For artists like Rainbowdragoneyes, an economy of sounds is inspiration for creativity. "A lot of the appeal of chiptune is trying to stretch the hardware beyond its limits and just push it to its maximum potential," he says. "It's such a limited sound palate, so your creativity really shines through when you spend a lot of time on your composition and your sound design." Pushing the technology is the hard part because learning to use it, says Brown, is relatively simple. "It's a little bit of a learning curve when you first get into it. It's intimidating to look at, but once you start figuring out what all the little numbers mean, then it's really easy." For Brown, it only took three days learning the software to finish his first EP, which helped land him a spot at Blip Festival (yes, that's a festival dedicated to chiptune) in New York. This, in turn, has helped facilitate tours that have taken Brown across the globe. Besides obviously appealing to video game nerds like Rainbowdragoneyes and myself, chiptune can appeal to a surprisingly large audience. Anamanaguchi and Crystal Castles, somewhat dubiously, have broken into the mainstream. Brown's own booking potential is considerable; he plays shows that feature electronic artists, DJs and metalheads.

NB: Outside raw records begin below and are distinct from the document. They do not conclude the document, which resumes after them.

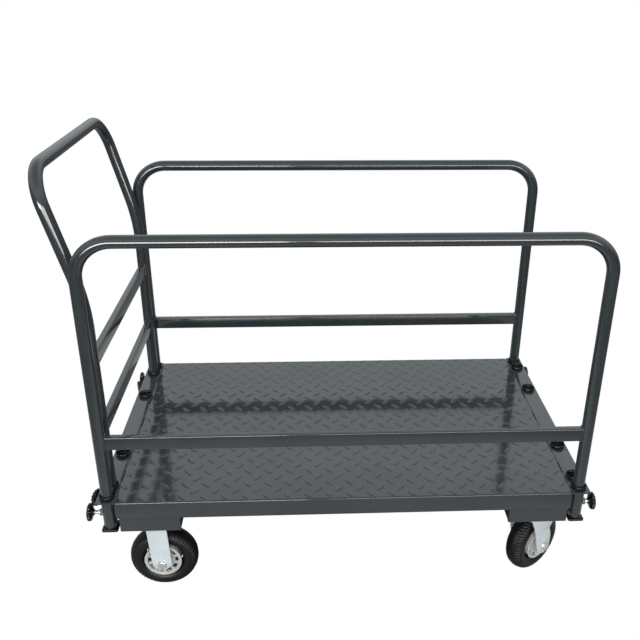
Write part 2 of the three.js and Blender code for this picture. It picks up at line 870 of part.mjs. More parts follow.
// Clamp screws, one at each socket that holds a leg
const knobGeometry = knob();
const studGeometry = stud();
const clampScrews = [
  ['rail_front_left', -1, -cornerSocketY],
  ['handle_front', -1, -handleSocketY],
  ['handle_rear', -1, handleSocketY],
  ['rail_rear_left', -1, cornerSocketY],
  ['rail_front_right', 1, -cornerSocketY],
  ['rail_rear_right', 1, cornerSocketY],
];
for (const [place, side, y] of clampScrews) {
  const screw = new THREE.Group();
  screw.position.set(side * socketX, y, -screwDrop);
  screw.rotation.set(0, (side * Math.PI) / 2, screwTurn(side, y), 'ZYX');
  screw.add(
    piece(`knob_${place}`, knobGeometry.clone(), blackPlastic),
    piece(`stud_${place}`, studGeometry.clone(), zincPlate),
  );
  screw.children.forEach((part) => part.translateZ(drawnOutShares[place] * screwTravel));
  cart.add(screw);
}

// Casters: rigid ones at the handle's end and swivel ones at the other
const tyreGeometry = tyre();
const rigidForkGeometry = rigidFork();
const swivelForkGeometry = swivelFork();
const swivelPlateGeometry = swivelPlate();
const kingpinGeometry = kingpin();

// Wheel, axle and nut in a group whose Z is the axle, with the bolt's head to the outer side
function wheelSet(place, outward, insideWidth) {
  const wheel = new THREE.Group();
  wheel.rotation.x = (-outward * Math.PI) / 2;
  wheel.add(
    piece(`axle_${place}`, axle(insideWidth), zincPlate),
    piece(`axle_nut_${place}`, axleNut(insideWidth), zincPlate),
    piece(`hub_${place}`, hub(insideWidth), rimEnamel),
    piece(`tyre_${place}`, tyreGeometry.clone(), blackRubber),
  );
  return wheel;
}

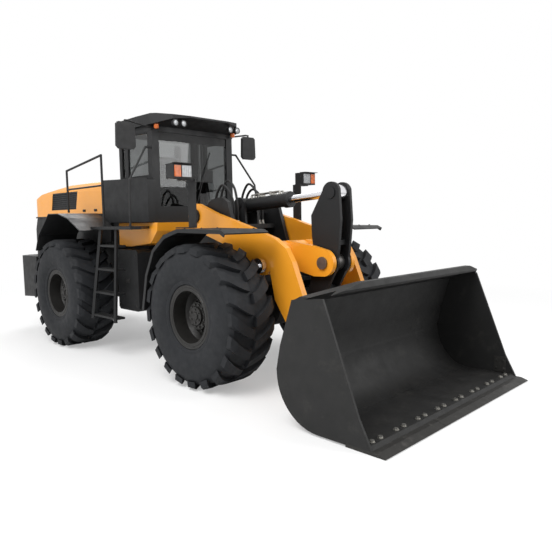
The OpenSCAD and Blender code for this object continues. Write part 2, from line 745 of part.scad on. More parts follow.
module bucket_pins() {
    placed() color([0.4, 0.4, 0.42])
        for (s = [-1, 1]) {
            cyl_y(pin_a, bucket_pin_r, s * 460, s * 715);
            cyl_y(pin_a, 70, s * 696, s * 715);
            cyl_y(pin_a, 125, s * 330, s * 458);
            cyl_y(pin_a, 70, s * 320, s * 460);
        }
}

function bucket_line(g) = concat([[3570 + g, 1260 - g * 0.4], [3410 + g, 800], [3358 + g, 560]],
    arc([3880, 540], 520 - g, 180, 270, 12));

function rev(v) = [for (i = [len(v) - 1:-1:0]) v[i]];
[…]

Because chiptune is a medium and not a genre, other artists are equally as unique. Local Nintendo aficionado Dr. Zilog's music is melodic, groove-oriented and catchy, while local standout Aethernaut's music moves all over the place, pulling from a number of genres. If there's one thing that can be said of chiptunes in common, it is that they are relentlessly unique.

For a once in a lifetime chiptune experience, mark your calendar this Wednesday, 7 p.m., as "BITPARTY." Rainbowdragoneyes, the other aforementioned artists and more will each be demonstrating their approach to the digital arts at the 7th Circle Music Collective on 2935 West 7th Ave. "Expect a diverse musical lineup, but not so diverse that it doesn't go together," says Brown. "We're just a bunch of dudes that have a good time. Nintety-nine percent of us are nerds, and a lot of us are pretty socially awkward, and we really only get together to do shows like this... We're just trying to spread chiptune awareness."